Carrilero
27 de Octubre de 2025Por Santos Urías
Conocí a Luis hace unos años. Pasaba por el despacho, a ver si le dábamos algo, con un fuerte olor a alcohol y no era de colonia. Le hablé cara a cara diciéndole que si de verdad quería ayuda a lo mejor podíamos buscar algo. Lo que suele ser una conversación estéril se convirtió en una amistad que todavía dura. Su historia personal difícil de contar, pero aún más difícil de creer: heridas abiertas, sueños rotos, cuentos sin beso ni flor. Luis ha caminado por centros terapéuticos recorriendo toda la geografía española. Conocido y querido hasta que la calle le hacía retornar a la realidad y la rabia le volvía a hacer caer como un jarrón que se balancea hasta estrellarse contra el suelo en mil pedazos. Las entradas en prisión fueron más duras, la cárcel te enseña a defenderte, pero también te convierte en rehén del miedo y de la apariencia. Sus llamadas intermitentes como un faro que lanza su rayo de luz y se esconde en un parpadeo ciego y despiadado. Mi amiga Jacinta le llamaba el «carrilero», no por «correr la banda», que es su significado más corriente, sino por su capacidad de embaucar, de arrastrar.
Cuando las heridas no se curan suelen provocar infecciones y malestar y el dolor se hace compañero de camino como en un eterno vía crucis. Luis me llamó esta semana.
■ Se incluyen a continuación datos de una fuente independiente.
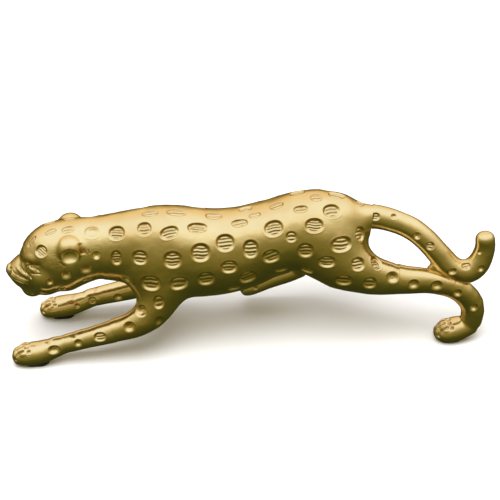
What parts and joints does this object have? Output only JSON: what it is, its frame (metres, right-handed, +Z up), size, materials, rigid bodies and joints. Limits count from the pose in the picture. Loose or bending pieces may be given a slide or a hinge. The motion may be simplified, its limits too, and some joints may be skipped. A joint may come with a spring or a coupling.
{
  "type": "hood ornament",
  "caption": "Cast spotted cat stretched in a low stride, with its tail curled down to a hock and tapped, padded paws for a bonnet.",
  "frame": {"origin": "centre of the figure's bounding box at the pads' undersides, on the bonnet", "axes": "+X along the body from the nose to the tail, +Y to the cat's right, +Z up"},
  "size_m": [0.2443, 0.0518, 0.0794],
  "materials": {
    "gold": "satin gilt over a brass casting, darker in the recesses",
    "brass": "turned, bare",
    "pin": "ground dowel steel",
    "pad": "matt black"
  },
  "bodies": {
    "root": {"torso": "gold", "head": "gold", "left_foreleg": "gold", "right_foreleg": "gold", "left_hind_leg": "gold", "right_hind_leg": "gold", "tail": "gold", "neck_pins": "pin", "left_foreleg_pin": "pin", "right_foreleg_pin": "pin", "left_hind_leg_pin": "pin", "right_hind_leg_pin": "pin", "tail_root_pin": "pin", "tail_rest_dowel": "pin", "core_plugs": "brass", "left_forepaw_insert": "brass", "right_forepaw_insert": "brass", "left_hind_paw_insert": "brass", "left_forepaw_pad": "pad", "right_forepaw_pad": "pad", "left_hind_paw_pad": "pad"}
  },
  "joints": []
}
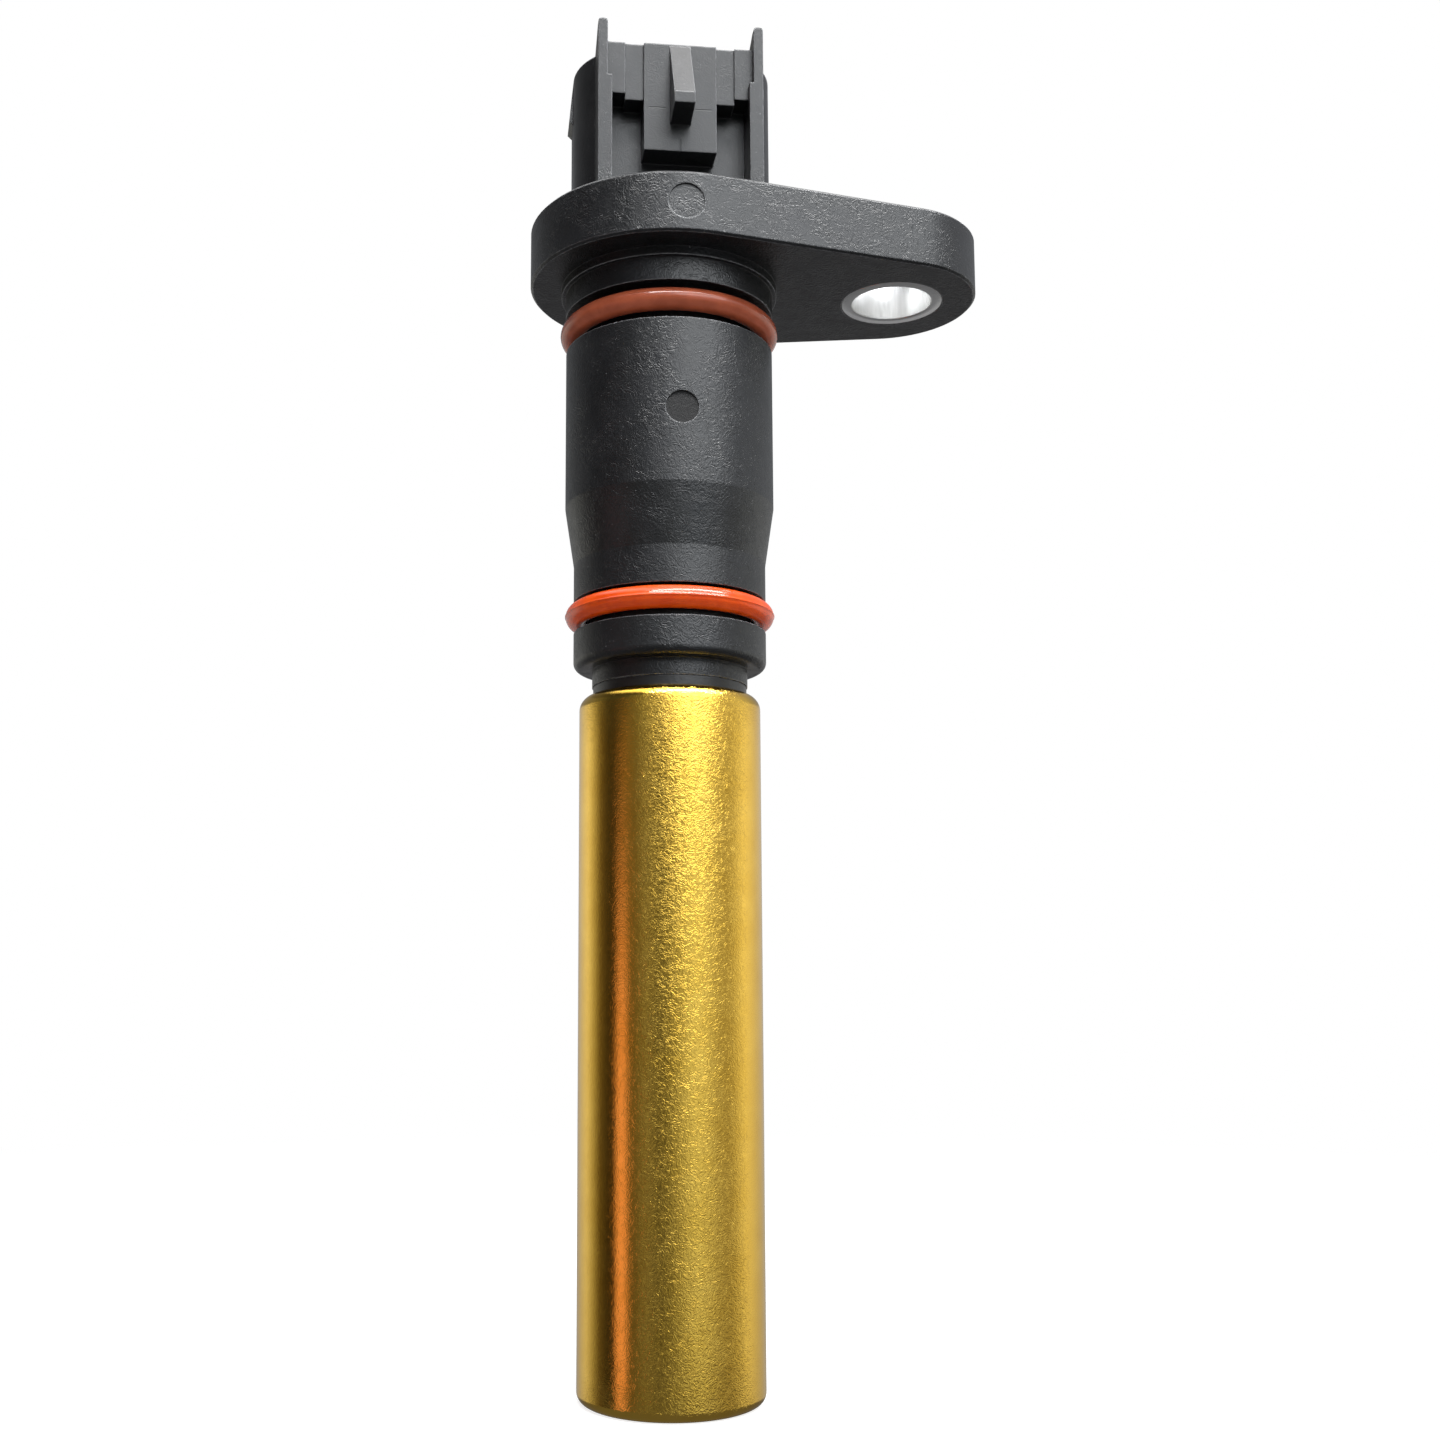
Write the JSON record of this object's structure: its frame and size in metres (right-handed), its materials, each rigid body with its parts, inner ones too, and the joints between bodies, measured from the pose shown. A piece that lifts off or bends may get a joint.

En su fogonazo de luz se notaba cansancio y hastío:
—Sabes —me decía—, eres mi familia, mi única familia.
Luis, mi amigo, el carrilero; el que aparece y desaparece como el caudal de un río; el fogonazo que deslumbra, la oscuridad perenne; la voz temblorosa, mi hermano del alma que me ayuda a rezar el padrenuestro.